Чтоб побороть гнетущее чувство холода и неизвестности, Собольков вторично и в деталях разъяснил боевую задачу: вместе с первым эшелоном прорваться сквозь пятиминутный заградительный огонь к переправе в направлении геодезической вышки, видимой отовсюду, и ждать второго сигнала в низинке у речки Стрыни, где изгиб русла и обрывистые берега надёжно укрывали от обстрела. Позже надлежало взять на броню мотопехоту, чтоб по красной ракете совместно ринуться на передний край врага, — передовая проходила в двух километрах оттуда… Так ждали они знака к выходу, но его не было. Самолёты ушли, в танк сочилась разноголосая, похожая на шопот, перекличка инструментов войны. Уже раздумывали, как скоротать время, пока приказ от верхнего Литовченки докатится до Литовченки, находящегося внизу.
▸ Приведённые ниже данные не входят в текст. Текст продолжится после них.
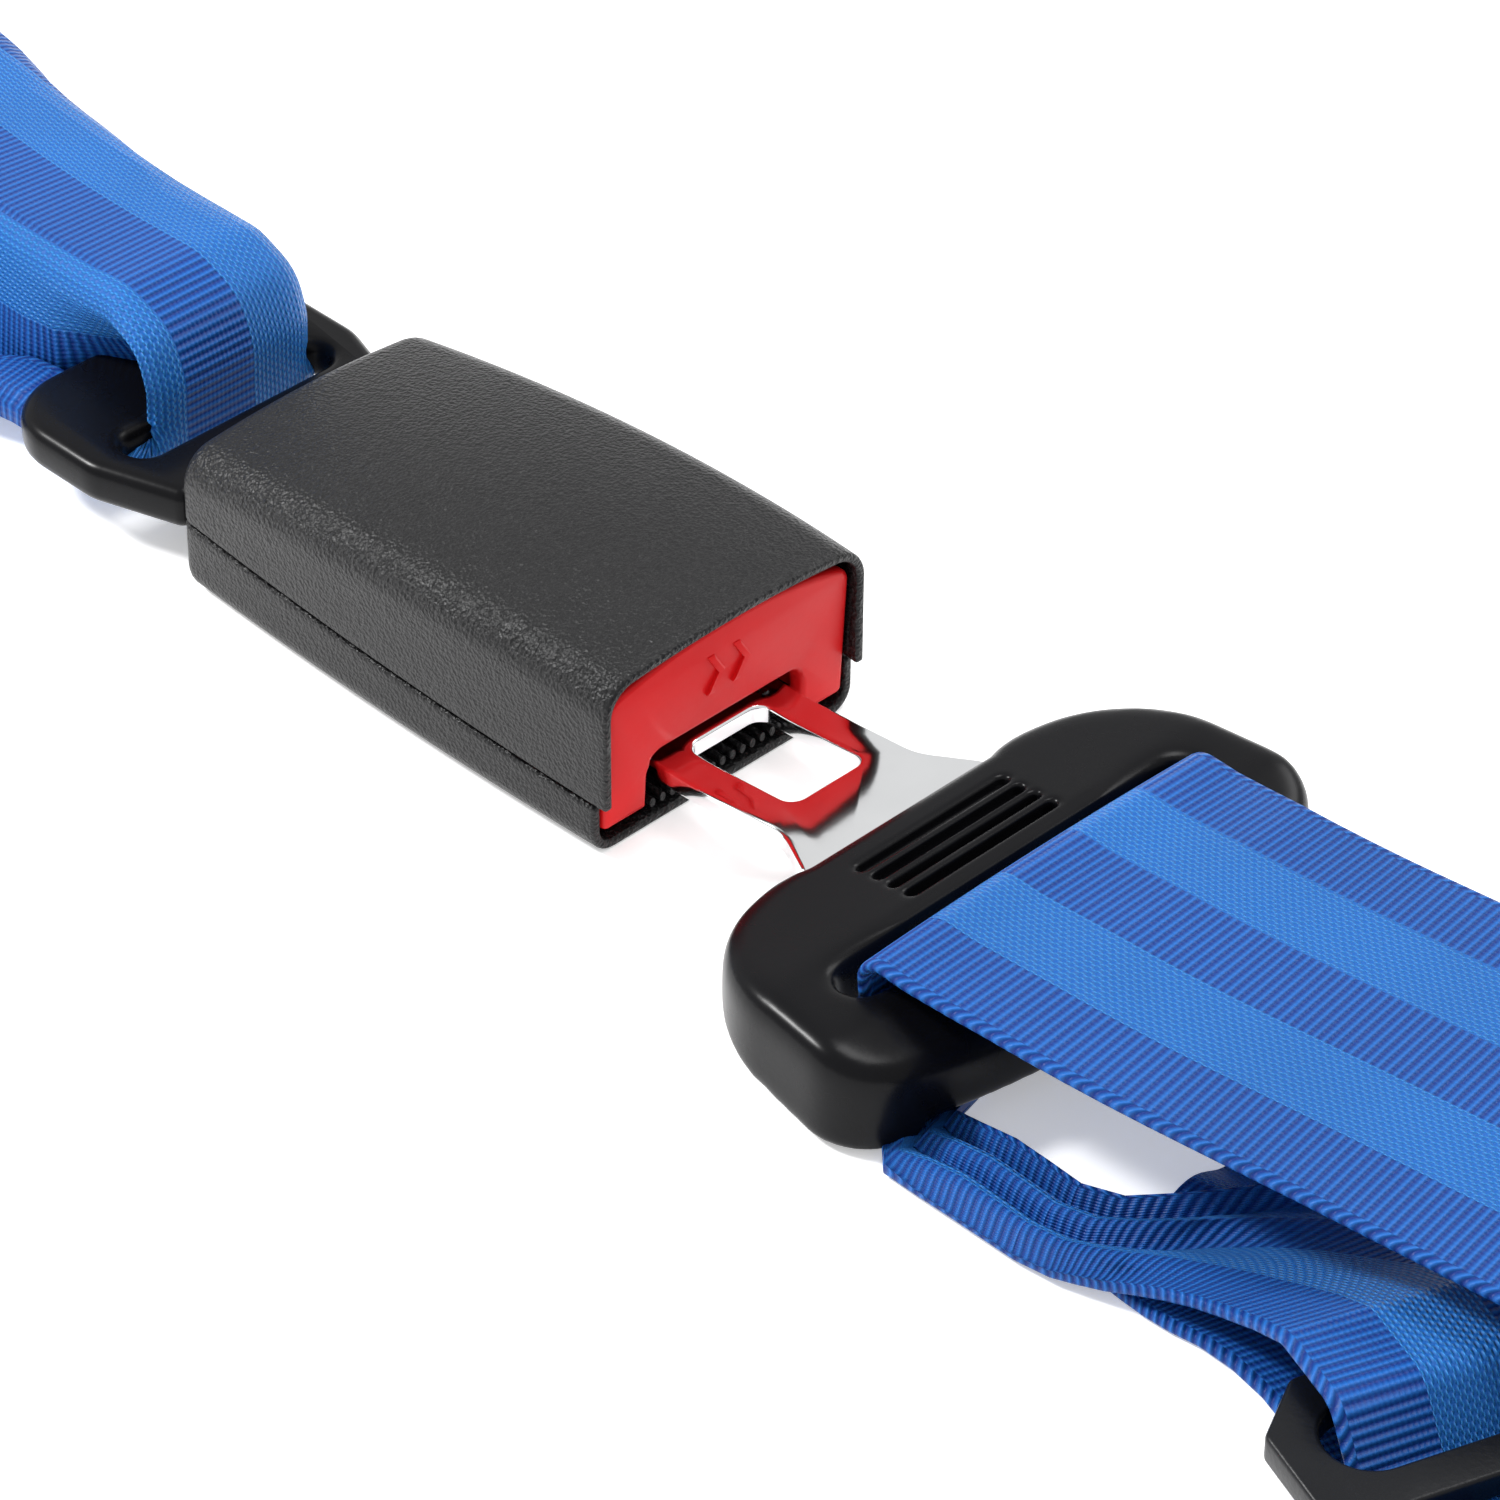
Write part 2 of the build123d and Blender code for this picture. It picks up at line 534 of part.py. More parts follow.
def anchor(x0):
    """A bolt-in end anchor: a flat steel plate with a webbing slot and a bolt hole."""
    z1 = ANCHOR_Z + ANCHOR_T
    wide = ANCHOR_W / 2
    slot_end = ANCHOR_BAR + ANCHOR_SLOT
    outline = plan_prism([(x0, -wide), (x0 + slot_end + 4, -wide), (x0 + ANCHOR_L, -13), (x0 + ANCHOR_L, 13),
                          (x0 + slot_end + 4, wide), (x0, wide)], ANCHOR_Z, z1)
    corners = edges_along(outline, Axis.Z).sort_by(Axis.X)
    outline = fillet(corners[:2], 4.0)
    corners = edges_along(outline, Axis.Z).sort_by(Axis.X)
    outline = fillet(corners[-2:], 9.0)
    outline -= slot_prism(x0 + ANCHOR_BAR, x0 + slot_end, WEB_W + 4.0, 0, 20)
    return outline - rod(x0 + anchor_hole, 0, 0, 20, ANCHOR_HOLE_R)


anchor_hole = ANCHOR_L - 15.0


def adjuster(centre_x):
    """A three-bar slide adjuster lying flat."""
    z1 = ADJ_Z + ADJ_T
    body = block(centre_x - ADJ_L / 2, centre_x + ADJ_L / 2, ADJ_W, ADJ_Z, z1)
    body = chamfer(edges_along(body, Axis.Z), ADJ_CORNER)
    gap = (ADJ_L - 3 * ADJ_BAR) / 2
    for x in (centre_x - ADJ_L / 2 + ADJ_BAR, centre_x + ADJ_BAR / 2):
        body -= slot_prism(x, x + gap, ADJ_SLOT_L, 0, 20)
    rims = body.faces().sort_by(Axis.Z)
    return chamfer(rims[-1].edges() + rims[0].edges(), 0.5)


def adjuster_weave(centre_x, hump):
    """Points of webbing over the first bar, under the middle one and over the last."""
    over = ADJ_Z + ADJ_T + WEB_GAP + WEB_T / 2
    under = ADJ_Z - WEB_GAP - WEB_T / 2
    half, inner_bar = ADJ_L / 2, ADJ_BAR / 2
    return [(centre_x - half - 2, over + hump), (centre_x - half + ADJ_BAR + 2.2, over + hump),
            (centre_x - inner_bar - 2.2, under), (centre_x + inner_bar + 2.2, under),
            (centre_x + half - ADJ_BAR - 2.2, over), (centre_x + half + 2, over)]


def anchor_strap(x0, x_anchor, adjuster_x=None):
    """The webbing from a stack's far end, through any adjuster, round the anchor's bar and back."""
    low, mid = WEB_T / 2, TIE_T + 3.4
    x_turn = x_anchor + ANCHOR_BAR + WEB_GAP + WEB_T / 2
    top = ANCHOR_Z + ANCHOR_T + WEB_GAP + WEB_T / 2
    over = low + WEB_T + WEB_GAP
    points = [(x0 - 2, mid), (x0 + 5, mid)]
    if adjuster_x is not None:
        points += adjuster_weave(adjuster_x, 0.0)
    start = points[-1][0]
    points += [(start + 12, low), (x_turn, low), (x_turn, top), (x_anchor - 1, top), (x_anchor - 14, over),
               (x_anchor + 2 - LOOP_BACK, over)]
    return ribbon(points, 1.3) & block(x0, 3 * HUGE, WEB_W, -HUGE, HUGE)


def stitched_patch(x_anchor):
    """The sewn patch that closes the webbing's loop round an anchor."""
    x1 = x_anchor - 15.0
    z0 = 2 * WEB_T + WEB_GAP
    return block(x1 - STITCH_L, x1, STITCH_W, z0, z0 + STITCH_T)


def taper(x0, x1, from_width, to_width):
    """A plan that lets bunched webbing spread to its full width."""
    a, b = from_width / 2, to_width / 2
    half = [(-HUGE, a), (x0, a), (x1, b), (HUGE, b)]
    return plan_prism([(x, -y) for x, y in half] + half[::-1], -HUGE, HUGE)


class StrapSide:
    """Where one side's straps start and how they spread: sx is +1 for the tongue's side."""

    def __init__(self, name, sx, shoulder_from, lap_from, adjuster_at, tail_from, shoulder_z):
        self.name = name
        self.turn = Rot(0, 0, 0 if sx > 0 else 180)
        self.shoulder_yaw = SHOULDER_YAW * sx
        self.lap_yaw = -LAP_YAW * sx
        self.shoulder_from = shoulder_from
        self.lap_from = lap_from
        self.adjuster_at = adjuster_at
        self.tail_from = tail_from
        self.shoulder_z = shoulder_z

    def shoulder(self, shape):
        """Place a piece drawn along the shoulder strap."""
        return self.turn * Pos(self.shoulder_from, 0, 0) * Rot(0, 0, self.shoulder_yaw) * shape

    def lap(self, shape):
        """Place a piece drawn along the lap strap."""
        return self.turn * Pos(self.lap_from, 0, 0) * Rot(0, 0, self.lap_yaw) * shape


low_z = WEB_T * 1.5 + WEB_GAP
bar_over = HANDLE_H + WEB_GAP + WEB_T / 2
bar_slot_x = SLOT_X0 + SLOT_W - WEB_GAP - WEB_T / 2
rear_slot_x = -REAR_SLOT_X - WEB_GAP - WEB_T / 2
rear_under = PLATE_COVER_Z0 - WEB_GAP - WEB_T / 2
tongue_side = StrapSide("right", 1, HANDLE_X1 + 6.5, HANDLE_X1 + 32.5, 43.0, 0.0, HANDLE_H + 4.0)
buckle_side = StrapSide("left", -1, 12.0 - PLATE_END_X, 26.0 - PLATE_END_X, 62.0, 30.0, 21.0)
near = WEB_W / 2
gather_x0, gather_x1 = HANDLE_X1 - 5, tongue_side.lap_from - 4
gathered_low = [(0, -near), (gather_x0, -near), (gather_x0 + 10, -near - GATHER_SHIFT),
                (gather_x1 - 10, -near - GATHER_SHIFT), (gather_x1, -near), (HUGE, -near)]
gathered_high = [(0, near), (gather_x0, near), (gather_x0 + 10, GATHER_W - near - GATHER_SHIFT),
                 (gather_x1 - 10, GATHER_W - near - GATHER_SHIFT), (gather_x1, near), (HUGE, near)]
gathered_plan = plan_prism(gathered_low + gathered_high[::-1], -HUGE, HUGE)
loops = {
    "right": ("tongue_loop_webbing", WEB_W, [
        (tongue_side.shoulder_from + 60, tongue_side.shoulder_z),
        (tongue_side.shoulder_from - 4, tongue_side.shoulder_z), (bar_slot_x + 6, bar_over),
        (bar_slot_x, bar_over), (bar_slot_x, WEB_T / 2), (tongue_side.lap_from - 18, WEB_T / 2),
        (tongue_side.lap_from - 8, low_z), (tongue_side.lap_from + 60, low_z)],
        [14.0, 3.0, 1.2, 1.4, 8.0, 8.0]),
    "left": ("buckle_loop_webbing", BUNCHED_W, [
        (buckle_side.shoulder_from + 60, buckle_side.shoulder_z), (rear_slot_x + 9, buckle_side.shoulder_z),
        (rear_slot_x, 15.0),
        (rear_slot_x, rear_under), (1 - PLATE_END_X, rear_under - 0.2), (14 - PLATE_END_X, low_z),
        (buckle_side.lap_from + 60, low_z)], [7.0, 6.0, 1.2, 8.0, 8.0]),
}
for side in (tongue_side, buckle_side):
    loop_name, width, route, radii = loops[side.name]
    loop = ribbon(route, radii)
    level = (route[3][1] + HANDLE_H) / 2
    upper_end = half_space(side.shoulder_from, side.shoulder_yaw / 2, -1)
    upper_leg = loop & block(-HUGE, HUGE, width, level, HUGE) & upper_end
    lower_end = half_space(side.lap_from, side.lap_yaw / 2, -1)
    lower_leg = loop & block(-HUGE, HUGE, HUGE, -HUGE, level) & lower_end
    if side is tongue_side:
        lower_leg = lower_leg & gathered_plan
    else:
        lower_leg = strip(lower_leg, width)
    save(f"{loop_name}_{side.name}", side.turn * (upper_leg + lower_leg))

    shoulder_end = TIE_T + SHOULDER_STACK_H - 2.6
    flat, bend_r = 30, 30.0
    leg = ribbon([(-60, side.shoulder_z), (flat, side.shoulder_z), (SHOULDER_RUN + 5, shoulder_end)], bend_r)
    leg = leg & half_space(0, -side.shoulder_yaw / 2, 1) & taper(4, 56, width, WEB_W)
    save(f"shoulder_webbing_{side.name}", side.shoulder(leg & block(-HUGE, SHOULDER_RUN, HUGE, -HUGE, HUGE)))
    save(f"shoulder_stack_{side.name}", side.shoulder(stack(SHOULDER_RUN, SHOULDER_STACK_H)))

    lap_end = TIE_T + LAP_STACK_H / 2
    points = [(-60, low_z), (side.adjuster_at - ADJ_L / 2 - 12, low_z)]
    points += adjuster_weave(side.adjuster_at, LAP_HUMP)
    points += [(side.adjuster_at + ADJ_L / 2 + 12, lap_end), (LAP_RUN + 5, lap_end)]
    leg = ribbon(points, 2.0) & half_space(0, -side.lap_yaw / 2, 1) & taper(4, 26, width, WEB_W)
    save(f"lap_webbing_{side.name}", side.lap(leg & block(-HUGE, LAP_RUN, HUGE, -HUGE, HUGE)))
    tail = block(side.tail_from + 2.0, side.adjuster_at + ADJ_L / 2 + 14, WEB_W, 0.0, WEB_T)
    save(f"lap_tail_{side.name}", side.lap(tail))
    save(f"lap_stack_{side.name}", side.lap(stack(LAP_RUN, LAP_STACK_H)))
    save(f"lap_adjuster_{side.name}", side.lap(adjuster(side.adjuster_at)))

    rings = [side.shoulder(ring) for ring in ties(SHOULDER_RUN, SHOULDER_STACK_H)]
    rings += [side.lap(ring) for ring in ties(LAP_RUN, LAP_STACK_H)]
    save(f"stack_ties_{side.name}", *rings)

    shoulder_x1 = SHOULDER_RUN + STACK_L
    lap_x1 = LAP_RUN + STACK_L
    adjuster_x = shoulder_x1 + ADJ_L / 2 + 10
    shoulder_anchor = adjuster_x + ADJ_L / 2 + 64
    lap_anchor = lap_x1 + 66
    shoulder_strap = anchor_strap(shoulder_x1, shoulder_anchor, adjuster_x)
    save(f"shoulder_anchor_webbing_{side.name}", side.shoulder(shoulder_strap))
    save(f"lap_anchor_webbing_{side.name}", side.lap(anchor_strap(lap_x1, lap_anchor)))
    save(f"shoulder_adjuster_{side.name}", side.shoulder(adjuster(adjuster_x)))
    save(f"shoulder_anchor_{side.name}", side.shoulder(anchor(shoulder_anchor)))
    save(f"lap_anchor_{side.name}", side.lap(anchor(lap_anchor)))
    patches = [side.shoulder(stitched_patch(shoulder_anchor)), side.lap(stitched_patch(lap_anchor))]
    save(f"anchor_stitching_{side.name}", *patches)
    for strap, placed, at in (("shoulder", side.shoulder, shoulder_anchor), ("lap", side.lap, lap_anchor)):
        hole = placed(Pos(at + anchor_hole, 0, ANCHOR_Z + ANCHOR_T / 2) * Box(1, 1, 1)).center()
        print(strap, side.name, "bolt hole centre", round(hole.X, 3), round(hole.Y, 3), round(hole.Z, 3))
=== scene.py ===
"""Looks of a four-point racing harness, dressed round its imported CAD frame.

Sizes and places in this file are in millimetres in the part's own frame: the origin is the centre of the
buckle's underside, +X runs from the buckle to the tongue and +Z is up. Meshes are written in metres.
"""

from __future__ import annotations

import logging
import math
from contextlib import contextmanager
from dataclasses import dataclass, field
from enum import Enum
from typing import Callable, Iterable, Iterator, Sequence

import bmesh
import bpy
import numpy as np
from mathutils import Matrix, Vector

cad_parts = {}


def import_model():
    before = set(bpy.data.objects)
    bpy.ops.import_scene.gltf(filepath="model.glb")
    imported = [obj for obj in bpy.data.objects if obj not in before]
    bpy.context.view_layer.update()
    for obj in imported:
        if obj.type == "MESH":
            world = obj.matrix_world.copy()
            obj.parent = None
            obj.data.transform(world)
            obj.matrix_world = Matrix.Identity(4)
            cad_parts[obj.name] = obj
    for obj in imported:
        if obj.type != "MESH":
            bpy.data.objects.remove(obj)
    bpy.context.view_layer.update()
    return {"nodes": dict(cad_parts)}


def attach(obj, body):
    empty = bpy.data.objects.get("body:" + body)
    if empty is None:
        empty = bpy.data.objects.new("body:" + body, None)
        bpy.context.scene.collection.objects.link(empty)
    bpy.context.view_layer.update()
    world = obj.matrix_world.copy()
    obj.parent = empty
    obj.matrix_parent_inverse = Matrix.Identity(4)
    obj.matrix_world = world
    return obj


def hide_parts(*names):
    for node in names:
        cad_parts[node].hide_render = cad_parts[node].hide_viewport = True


LOG = logging.getLogger("harness")
MM = 0.001
HANDLE_VOXEL = 0.42
HANDLE_PASSES = 90
STRAIGHT_DEG = 89.0  # half angle past which a corner counts as straight
Point2 = tuple[float, float]
Colour = tuple[float, float, float, float]
Piece, Mesh, Material = bpy.types.Object, bpy.types.Mesh, bpy.types.Material
Tree, Node, Socket = bpy.types.NodeTree, bpy.types.Node, bpy.types.NodeSocket
EditMesh = bmesh.types.BMesh


class Body(str, Enum):
    """The moving bodies of the frame."""

    BUCKLE = "buckle"
    BUTTON = "button"
    TONGUE = "tongue"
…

Вдруг два беззвучных от неожиданности смерча поднялись по сторонам ночной землянки и, ухватив её с подмышек, вышвырнули наверх со всем деревянным пожитком. Как бы понукая к действию, воздушная волна толканула двести третью, мотор заглох, и та же как бы ухмыляющаяся сила раздавила ягоды калины о триплекс; было видно, как розовые звёздочки текли, пересекая смотровую щель. Дальнейшая стоянка становилась опасней самого боя. Собольков увидел комбрига, который бежал вдоль капониров, махал рукой и кричал: «Пошли, пошли…» Тотчас же, взревев и давя пеньки, штук тридцать приземистых тел стали вылезать на поверхность.